My heart is the reason I am alive. My heart gives me the real meaning of living, and it has always opened my eyes to see what truly matters. The world is rotten enough to add our stink to it and that's why I still want to walk with my heart and spread its scent to the world. In that way, we are spreading hope in the face of hopelessness. What will this world be made of without kindness?

But when I love, I constantly ignore the signs of what I should deserve. I love so much that my mind tells me 'enough'. But I still want to love. I want love to radiate so that they will think and see that love still exists, though I'm becoming weary while waiting for them to realize that. Still, I want to fight.

I never built love but love built itself because it's that powerful. I believe that it's always there. I believe that it's always in our hearts. It was there first.
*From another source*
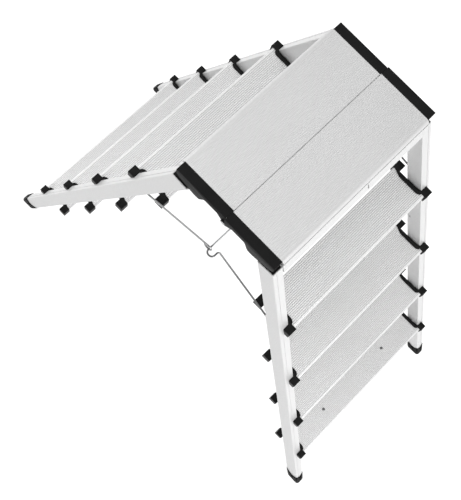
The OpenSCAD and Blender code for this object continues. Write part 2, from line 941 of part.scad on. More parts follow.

Our hearts beat first, so that means that we are capable of loving and showing kindness. 

It's just unfortunate that we chose to desert it with an eloquent explanation. The world praises people who use their minds. We are afraid to appear soft. We are afraid to be seen as someone who is capable of loving because it's not cool. We are afraid to show that we care because that means that we are susceptible to a lot of things. We shake our heads at vulnerability.

It's hard. It's hard to love because loving means giving a part of yourself without getting the same love back, and what does that leave us? 

Instead, we are always suffering from it. We don't want that. It will make us pitiful. They will say that we are pitiful and that we need to think more. We think that we deserve more, and if we give love, they should return it because that's what we deserve. But that's not how our hearts work. It's always ready to accept nothing and still continue to let it work no matter how many arrows we're thrown just to give love. 

No wonder a lot of people have bruised hearts. No wonder a lot of people work with their heads. No wonder this battle never ends.